Small cache hidden at Warrington Gateway Park.
There is a monument and a sign here proclamining Pensacola as home to the Blue Angels, but other than the destroyer anchor in the fountain there is no reference to the history of Warrington or the Navy Base.

The town of Warrington was named for Captain Lewis Warrington.

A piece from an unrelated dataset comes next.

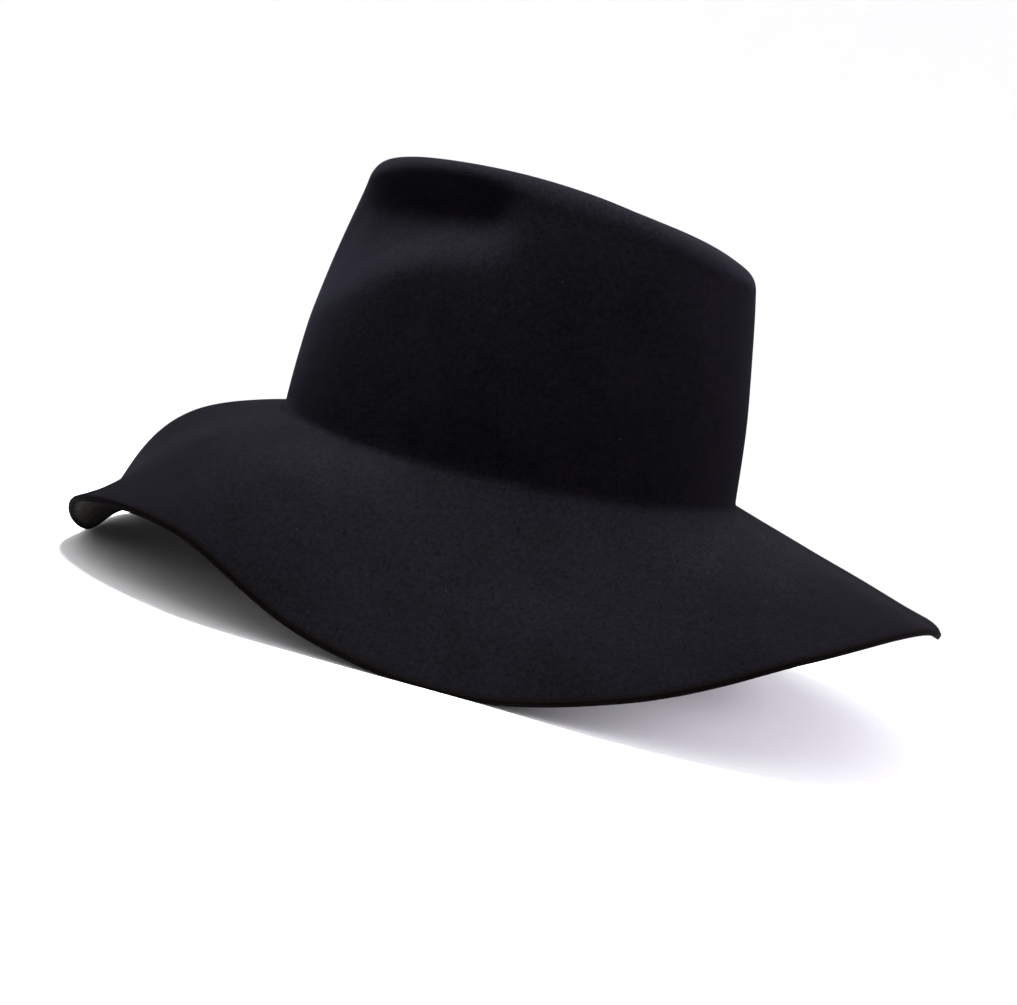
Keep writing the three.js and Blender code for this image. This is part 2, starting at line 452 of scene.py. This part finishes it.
def felt_material():
    """Brushed wool felt: soft patches, fine grain, a few specks of lint and a velvety sheen."""
    material = bpy.data.materials.new("wool_felt")
    material.use_nodes = True
    nodes = material.node_tree.nodes
    link = material.node_tree.links.new
    shader = nodes["Principled BSDF"]
    shader.inputs["Roughness"].default_value = FELT_ROUGHNESS
    shader.inputs["Specular IOR Level"].default_value = FELT_GLOSS
    shader.inputs["Sheen Weight"].default_value = SHEEN_WEIGHT
    shader.inputs["Sheen Roughness"].default_value = SHEEN_ROUGHNESS
    shader.inputs["Sheen Tint"].default_value = SHEEN_TINT

    place = nodes.new("ShaderNodeTexCoord").outputs["Object"]

    def noise_output(scale, detail, roughness, distortion):
        texture = add(nodes, "ShaderNodeTexNoise", Scale=scale, Detail=detail,
                      Roughness=roughness, Distortion=distortion)
        link(place, texture.inputs["Vector"])
        return texture.outputs["Fac"]

    def ramp(factor, dark, light):
        node = nodes.new("ShaderNodeValToRGB")
        stops = ((NOISE_DARK_END, dark), (NOISE_LIGHT_END, light))
        for element, (position, colour) in zip(node.color_ramp.elements, stops):
            element.position = position
            element.color = (*colour, 1)
        link(factor, node.inputs["Fac"])
        return node.outputs["Color"]

    def blend(kind, factor, first, second):
        node = nodes.new("ShaderNodeMix")
        node.data_type = "RGBA"
        node.blend_type = kind
        for name, value in (("Factor_Float", factor), ("A_Color", first), ("B_Color", second)):
            socket = next(item for item in node.inputs if item.identifier == name)
            if isinstance(value, (float, tuple)):
                socket.default_value = value
            else:
                link(value, socket)
        return next(item for item in node.outputs if item.identifier == "Result_Color")

    def attribute(name):
        node = nodes.new("ShaderNodeAttribute")
        node.attribute_name = name
        return node.outputs["Fac"]

    patch_noise = noise_output(PATCH_SCALE, detail=4, roughness=0.6, distortion=0.4)
    grain_noise = noise_output(GRAIN_SCALE, detail=4, roughness=0.75, distortion=0.8)
    patches = ramp(patch_noise, PATCH_DARK, PATCH_LIGHT)
    grain = ramp(grain_noise, GRAIN_DARK, GRAIN_LIGHT)
    outside = blend("MULTIPLY", 1.0, patches, grain)
    # Painted light: the inner face is made much lighter as well as warmer, standing in for light on
    # the shaded underside.
    inside = blend("MULTIPLY", 1.0, outside, INSIDE_TONE_AND_PAINTED_LIGHT)
    colour = blend("MIX", attribute("inside"), outside, inside)
    # Painted shade: the cut edge is darkened along the rim, over its brownish felt tone.
    colour = blend("MIX", attribute("cut_edge"), colour, CUT_EDGE_TONE_AND_PAINTED_SHADE)

    lint = add(nodes, "ShaderNodeTexVoronoi", Scale=LINT_SCALE)
    link(place, lint.inputs["Vector"])
    speck = nodes.new("ShaderNodeMath")
    speck.operation = "LESS_THAN"
    speck.inputs[1].default_value = LINT_SIZE
    link(lint.outputs["Distance"], speck.inputs[0])
    colour = blend("MIX", speck.outputs["Value"], colour, LINT_COLOUR)
    link(colour, shader.inputs["Base Color"])

    fibre_noise = noise_output(FIBRE_SCALE, detail=5, roughness=0.7, distortion=1.5)
    nap = add(nodes, "ShaderNodeBump", Strength=NAP_STRENGTH, Distance=NAP_HEIGHT)
    link(fibre_noise, nap.inputs["Height"])
    dimple_noise = noise_output(DIMPLE_SCALE, detail=3, roughness=0.6, distortion=0.2)
    dimples = add(nodes, "ShaderNodeBump", Strength=DIMPLE_STRENGTH, Distance=DIMPLE_HEIGHT)
    link(dimple_noise, dimples.inputs["Height"])
    link(nap.outputs["Normal"], dimples.inputs["Normal"])
    link(dimples.outputs["Normal"], shader.inputs["Normal"])
    return material


def stage_mesh():
    """The floor and the low wall that it curves up into, turned about the middle."""
    profile = [(0, 0), (FLOOR_RADIUS / 2, 0)]
    for step in range(WALL_CURVE_STEPS + 1):
        swing = math.pi / 2 * step / WALL_CURVE_STEPS
        profile.append((
            FLOOR_RADIUS + WALL_CURVE * math.sin(swing),
            WALL_CURVE * (1 - math.cos(swing)),
        ))
    profile.append((FLOOR_RADIUS + WALL_CURVE, WALL_HEIGHT))

    points = [(0, 0, 0)]
    faces = []
    for segment in range(STAGE_SEGMENTS):
        turn = 2 * math.pi * segment / STAGE_SEGMENTS
        for radius, height in profile[1:]:
            points.append((radius * math.cos(turn), radius * math.sin(turn), height))
    count = len(profile) - 1
    for segment in range(STAGE_SEGMENTS):
        here = 1 + segment * count
        there = 1 + (segment + 1) % STAGE_SEGMENTS * count
        faces.append((0, here, there))
        for step in range(count - 1):
            faces.append((here + step, here + step + 1, there + step + 1, there + step))
    mesh = bpy.data.meshes.new("stage")
    mesh.from_pydata(points, [], faces)
    mesh.shade_smooth()
    return mesh


def add_object(name, data):
    thing = bpy.data.objects.new(name, data)
    bpy.context.scene.collection.objects.link(thing)
    return thing


def add_softbox(softbox):
    """A square area light that faces the hat."""
    data = bpy.data.lights.new(softbox["name"], "AREA")
    data.color = softbox["colour"]
    data.size = softbox["size"]
    data.energy = softbox["power"]
    data.spread = math.radians(softbox["spread"])
    light = add_object(softbox["name"], data)
    light.location = softbox["place"]
    towards = Vector(VIEW_TARGET) - light.location
    light.rotation_euler = towards.to_track_quat("-Z", "Y").to_euler()


def add_camera():
    data = bpy.data.cameras.new("camera")
    data.lens = LENS
    data.sensor_width = SENSOR_WIDTH
    camera = add_object("camera", data)
    azimuth = math.radians(VIEW_AZIMUTH)
    elevation = math.radians(VIEW_ELEVATION)
    back = Vector((
        math.sin(azimuth) * math.cos(elevation),
        -math.cos(azimuth) * math.cos(elevation),
        math.sin(elevation),
    ))
    camera.location = Vector(VIEW_TARGET) + back * VIEW_DISTANCE
    level = (-back).to_track_quat("-Z", "Y").to_matrix()
    roll = Matrix.Rotation(math.radians(VIEW_ROLL), 3, "Z")
    camera.rotation_euler = (level @ roll).to_euler()
    bpy.context.scene.camera = camera


hat = add_object("felt_hat", felt_mesh())
hat.data.materials.append(felt_material())
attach(hat, "root")
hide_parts("felt_body")

floor = add_object("floor", stage_mesh())
floor_material = bpy.data.materials.new("pale_floor")
floor_material.use_nodes = True
floor_shader = floor_material.node_tree.nodes["Principled BSDF"]
floor_shader.inputs["Base Color"].default_value = FLOOR_COLOUR
floor_shader.inputs["Roughness"].default_value = FLOOR_ROUGHNESS
floor_shader.inputs["Specular IOR Level"].default_value = FLOOR_GLOSS
floor.data.materials.append(floor_material)

for softbox in SOFTBOXES:
    add_softbox(softbox)
add_camera()

world = bpy.data.worlds.new("studio")
world.use_nodes = True
background = world.node_tree.nodes["Background"]
background.inputs["Color"].default_value = (1, 1, 1, 1)
background.inputs["Strength"].default_value = AROUND_STRENGTH
bpy.context.scene.world = world
bpy.context.scene.view_settings.view_transform = "Standard"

During the War of 1812, Captain Warrington was the recipient of a Congressional Gold Medal and a gold hilted sword from his home state of Virginia. As Captain of the sloop USS Peacock he engaged and captured the British brig HMS Epervier off Cape Canaveral on April 29, 1814 in a 42 minute naval battle. Although both ships were equal in strength, the Peacock inflicted ten times more damage on the Epervier than it received. The Epervier had been carrying $118,000 in gold and silver when it was captured.

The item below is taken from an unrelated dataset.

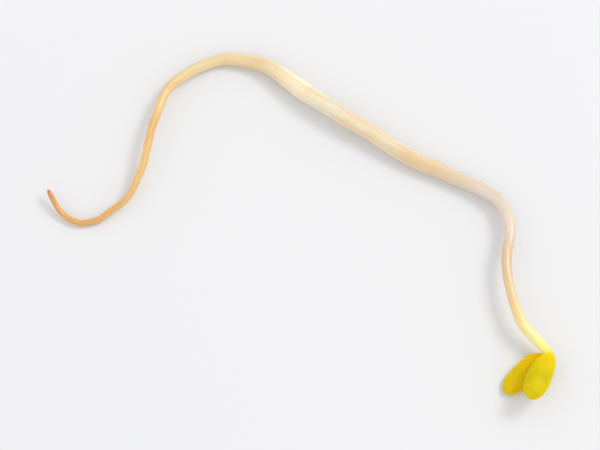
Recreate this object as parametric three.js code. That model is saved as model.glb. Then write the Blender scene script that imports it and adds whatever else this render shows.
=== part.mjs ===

Later in his career, 1821-1824, Captain Warrington served as Commandant of the navy yard at Norfolk. In 1825 Warrington was one of three Navy Captains who were picked by President John Quincy Adams and Secretary of the Navy Samuel Southard to locate a site for a Navy Yard in Pensacola. After it was built, Warrington served as the first commandant of the "Warrington Navy Yard" in 1826. From 1832-1839 he was once again head of the Norfolk Navy Yard, and In 1844 Commodore Warrington served as interim Secretary of the Navy.

The town of Warrington was one of two villages that spang up directly outside the 80 acre Warrington Navy Yard. On November 25 1861 the Confederate villages of Warrington and Woolsey were heavy damaged by Union cannon fire from Fort Pickens on Santa Rosa Island which remained in Union control during the Civil War.

In 1914 the Warrington Navy Yard was renamed Pensacola Naval Air Station. Later, in 1930 the town of Warrington was relocated to its present location across Bayou Grande outside the naval base.

During the 20th Century three US destroyers were commissioned as the USS Warrington.

The first, (DD-30), was commissioned in March 1911 and served during World War I. She was later decommissioned at Philadelphia in January 1920 and was broken up for and sold for scrap in June 1935.

The second Warrington (DD-383) was launched in May 1937 and earned two battle stars in the Pacific during World War II. DD-383 foundered in a hurricane off the Bahamas on September 13, 1944.

The third Warrington (DD-843) was launched in September 1946 and earned two battle stars during the Vietnam War. DD-843 hit a mine in the Gulf of Tonkin on July 17, 1972 and was towed to Subic Bay in the Phillipines. The USS Warrington was deemed unfit for further naval service and was eventually decommissioned. In 1973 she was sold to the Taiwanese Navy for cannibalization and scrapping.